Penso que não e isto até nem faria sentido no rol dos legitimados e dos pretensos legitimados constantes do § 3o. É claro que o Promotor não iria representar a ele mesmo, muito menos a autoridade policial. Só restariam o tal “mando do evento esportivo”, qualquer autoridade ou o “torcedor partícipe”.
Mas, antes de examinar isto, reflitamos: trata-se de um crime ou de uma contravenção? Sabe-se que a classificação é orientada pelo art. 1o da Lei de Introdução ao Código Penal que, todavia, não aborda uma infração penal punida apenas com pena restritiva de direitos stricto sensu. Por uma questão de bom-senso, penso que a analogia recomenda que classifiquemos esta monstruosa figura criada pelo art. 39 da Lei 10.671/03 como contravenção penal, já que não é cominada pena privativa de liberdade, não havendo porque classificá-la, em virtude disto, como crime.
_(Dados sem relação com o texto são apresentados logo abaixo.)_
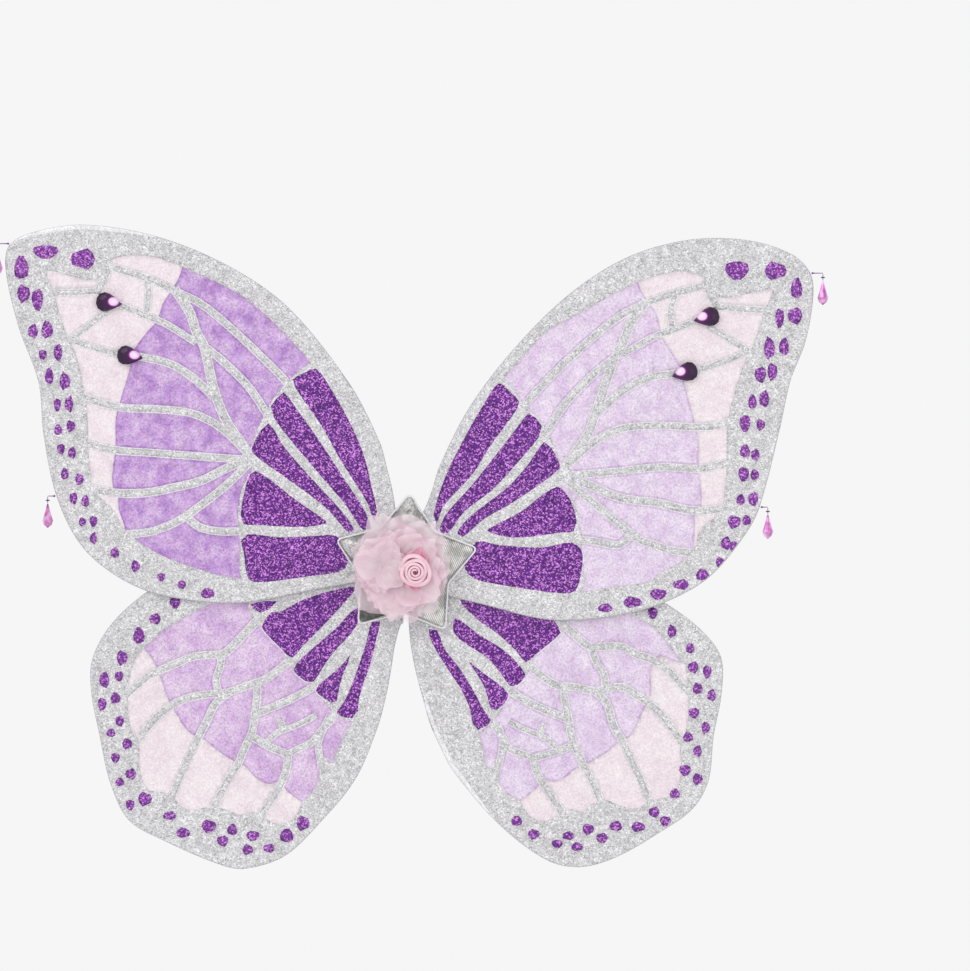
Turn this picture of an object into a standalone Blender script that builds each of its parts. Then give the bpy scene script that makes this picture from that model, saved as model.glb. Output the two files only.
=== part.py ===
"""A child's costume fairy wings: four wire-and-nylon wing panels, a padded star with a tulle
flower at the middle, glued gems, hanging drop beads, and two elastic arm loops on a back pad.

Frame: +Z up, +Y towards the wearer, the decorated side faces -Y, and -X is the wearer's left.
The origin is the middle of the back pad's rear face, the flat face that rests on the wearer.
"""

import math

import bmesh
import bpy
from mathutils import Matrix, Vector

COLLECTION = "fairy_wings"

# Overall sizes, from the middle plane outwards and from the origin up or down
UPPER_REACH = 0.275
UPPER_RISE = 0.228
LOWER_REACH = 0.216
LOWER_DROP = 0.210

# Wire, cloth and the gap kept between pieces that touch
CLEAR = 0.0003
WIRE_RADIUS = 0.001
CLOTH_WALL = 0.0004
COVER_HALF = WIRE_RADIUS + CLEAR + CLOTH_WALL
RIM_ROUND = 0.0007
OUTLINE_STEPS = 3
WELD = 1e-6

# Back pad, a foam slab in a cloth case
PAD_HALF_WIDTH = 0.0125
PAD_HALF_HEIGHT = 0.0195
PAD_THICKNESS = 0.004
PAD_CORNER = 0.004
PAD_CLOTH = 0.0006

# Binding, a ribbon sleeve round the twisted wire ends, as deep as the two covers beside it
BINDING_HALF_WIDTH = 0.0122
BINDING_HALF_DEPTH = 2 * COVER_HALF + CLEAR
BINDING_HALF_HEIGHT = 0.034
BINDING_WALL = 0.001
BINDING_SIDES = 24
TWIST_LOBE = 0.0004
TWIST_RADIUS = BINDING_HALF_DEPTH - BINDING_WALL - CLEAR - TWIST_LOBE
TWIST_TURNS = 1.5
TWIST_SHORT = 0.003
TWIST_SIDES = 16
TWIST_ROWS = 14

# Wing hinges: where the wires bend as they leave the binding
HINGE_GAP = 0.0018
ROOT_GAP = 0.0015
HINGE_X = BINDING_HALF_WIDTH + HINGE_GAP
BINDING_Y = -PAD_THICKNESS - CLEAR - BINDING_HALF_DEPTH
ROOT_X = HINGE_X + ROOT_GAP
LOWER_Y = BINDING_Y + COVER_HALF + CLEAR
UPPER_Y = BINDING_Y - COVER_HALF - CLEAR
WIRE_EXIT = 0.0045
WIRE_TURN_IN = 0.001
WIRE_TURN_DOWN = 0.0026

# Star, a stuffed cushion of two cloth panels
STAR_CENTRE = (-0.0016, -0.0045)
STAR_TIP_RADIUS = 0.0505
STAR_NOTCH_RADIUS = 0.031
STAR_TOP_ANGLE = math.radians(86.6)
STAR_CLOTH = 0.0005
STAR_CROWN = 0.0082
STAR_REAR_SHARE = 0.99
WADDING_SHARE = 0.94
STAR_BACK_Y = UPPER_Y - COVER_HALF - CLEAR

# Tulle flower and ribbon rose
FLOWER_CENTRE = (-0.0051, -0.0075)
FLOWER_RADIUS = 0.0315
TULLE_DEPTH = 0.0062
TULLE_LOBE = 0.07
MIDDLE_SHARE = 0.92
PUFF_SHARE = 0.42
ROSE_CENTRE = (0.0054, -0.0075)
ROSE_RADIUS = 0.011
ROSE_DEPTH = 0.009
ROSE_INNER_RADIUS = 0.0016
ROSE_TURNS = 2.5
ROSE_STEPS_PER_TURN = 20
ROSE_SLOPE = 0.25
ROSE_RIBBON = 0.0008

# Gems, flat-backed teardrops
GEM_LENGTH = 0.018
GEM_WIDTH = 0.013
GEM_DEPTH = 0.0042
GEM_GIRDLE = 0.0012
GEM_SIDES = 14

# Hanging charms
THREAD_RADIUS = 0.00025
SEED_RING = 0.001
SEED_TUBE = 0.0005
SEED_DROP = 0.0024
LINK_LENGTH = 0.0042
DROP_LENGTH = 0.0167
DROP_RADIUS = 0.00365
DROP_SIDES = 8
KNOT_RADIUS = 0.0009

# Elastic arm loops, and their ends, which are sewn to the binding above and below the pad
STRAP_WIDTH = 0.010
STRAP_THICKNESS = 0.0012
STRAP_X = 0.008
STRAP_Y = 0.0065
STRAP_REST = math.radians(50)
STRAP_STEPS = 3
TAB_WIDTH = 0.009
TAB_LENGTH = 0.011
TAB_THICKNESS = 0.002
TAB_ROUND = 0.0005
TAB_TO_PAD = 0.001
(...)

Lato sensu, a multa – que pode vir isoladamente punindo uma contravenção – não deixa de ser uma pena restritiva de direitos e, neste contexto, uma infração penal punida apenas com outra pena restritiva de direitos deve ser tida como contravenção.
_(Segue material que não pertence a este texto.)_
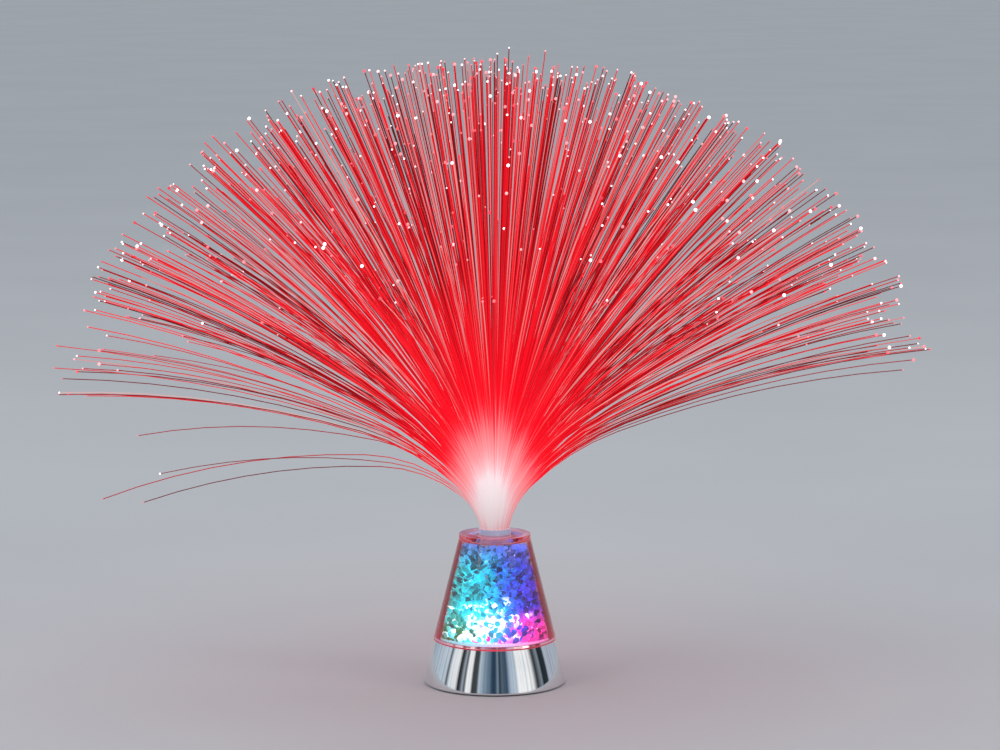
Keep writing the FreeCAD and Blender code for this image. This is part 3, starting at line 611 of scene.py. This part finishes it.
fibre_radius, root_depth, mouth_level = 0.25, 6.0, 89.0
rim_start, inner_start = 7.7, 6.7
bend_lengths = (30.0, 65.0, 178.0)
bend_leans = (12.0, 45.0, 68.0, 84.0)
bend_pieces = (4, 4, 7)
stray_sag = (0.0, 7.0, 22.0, 28.0)
inner_locks, rim_locks, stray_count = 176, 24, 4
inner_lean, front_lean, upright_crowding = 0.93, 0.80, 0.62
lock_fibres, lock_spread, lock_lean, least_around = 5.0, 1.3, 70.0, 0.12
free_share, free_spread = 0.25, 3.5
fibre_shortening, lock_shortening, upright_shortening, upright_share = 0.06, 0.07, 0.03, 0.5
settled_sag, settled_focus = 0.55, 8
stray_relief, stray_shortening = 0.13, 0.12
golden_angle = math.pi * (3 - math.sqrt(5))
cut_step = math.sqrt(13)
box_margin, cut_back = 0.8, 0.005
spray_random = random.Random(5)


def fibre_course(azimuth, share, start, shorter, sag=0.0, lean_change=0.0):
    """Points along one fibre in mm. Its share is its lean against a rim fibre's, from 0 to 1."""
    sideways = share * (front_lean + (1 - front_lean) * math.cos(azimuth) ** 2)
    leans = [math.radians(lean * sideways + extra * sag + lean_change * step / 3)
             for step, (lean, extra) in enumerate(zip(bend_leans, stray_sag))]
    out, up = start, mouth_level
    course = [(out, up - root_depth), (out, up)]
    for length, from_lean, to_lean, pieces in zip(bend_lengths, leans, leans[1:], bend_pieces):
        step = length * (1.0 - shorter) / pieces
        for piece in range(pieces):
            lean = from_lean + (to_lean - from_lean) * (piece + 0.5) / pieces
            out += step * math.sin(lean)
            up += step * math.cos(lean)
            course.append((out, up))
    return [Vector((out * math.cos(azimuth), out * math.sin(azimuth), up)) for out, up in course]


def kept_in_box(azimuth, share, start, shorter, **rest):
    """The fibre's course, cut back until it lies inside the solids' box."""
    low, high = cad_low / mm, cad_high / mm
    while True:
        course = fibre_course(azimuth, share, start, shorter, **rest)
        if all(low[axis] + box_margin < point[axis] < high[axis] - box_margin
               for point in course for axis in range(3)):
            return course
        shorter += cut_back


def start_for(share):
    """Where in the bundle a fibre of this share starts, in mm from the middle."""
    if share > inner_lean:
        return inner_start + (rim_start - inner_start) * (share - inner_lean) / (1 - inner_lean)
    return inner_start * (share / inner_lean) ** (0.5 / upright_crowding)


def lock_of(azimuth, share, sag, count):
    """Fibres that lie round one of the lock's own, most of them close and some free of it."""
    around = max(least_around, math.sin(math.radians(lock_lean * share)))
    fibres = []
    for number in range(count):
        spread = lock_spread
        if spray_random.random() < free_share:
            spread = math.hypot(lock_spread, free_spread)
        turned = azimuth + math.radians(spray_random.gauss(0.0, spread)) / around
        leaning = share + spray_random.gauss(0.0, spread) / bend_leans[-1]
        if leaning < 0.0:
            leaning, turned = -leaning, turned + math.pi
        leaning = min(leaning, 1.0)
        shorter = lock_shortening * spray_random.random() ** 1.5
        shorter += upright_shortening * max(0.0, 1.0 - leaning / upright_share)
        fibres.append(kept_in_box(turned, leaning, start_for(leaning), shorter, sag=sag,
                                  lean_change=spray_random.gauss(0.0, 1.0)))
    return fibres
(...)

Partindo desta ordem de idéias, podemos afirmar que a expressão “representação” acima destacada não foi empregada em seu sentido técnico, posto que todas as contravenções são de ação penal de iniciativa pública incondicionada, devendo ser entendida a tal representação como notícia crime, quando apresentada por “qualquer autoridade”, pelo “torcedor partícipe” ou pelo tal “mando do evento esportivo” (se conseguir fazê-lo).
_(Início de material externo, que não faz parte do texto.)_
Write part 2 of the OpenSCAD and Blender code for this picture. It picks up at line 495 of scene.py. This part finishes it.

Essas as primeiras impressões que tenho a ousadia de registrar, repito que mais para suscitar o debate, confessando de antemão que torço muito para virar a casaca e poder acreditar que não se trata de uma infração penal, mas uma comissão ao Juizado Criminal da tarefa de distribuir seus serviços sociais a ilícitos civis.
MARCELO LESSA BASTOS
O autor é Promotor de Justiça no Estado do Rio de Janeiro e professor de Direito Penal e de Processo Penal da Faculdade de Direito de Campos, Mestre e Especialista em Direito Público.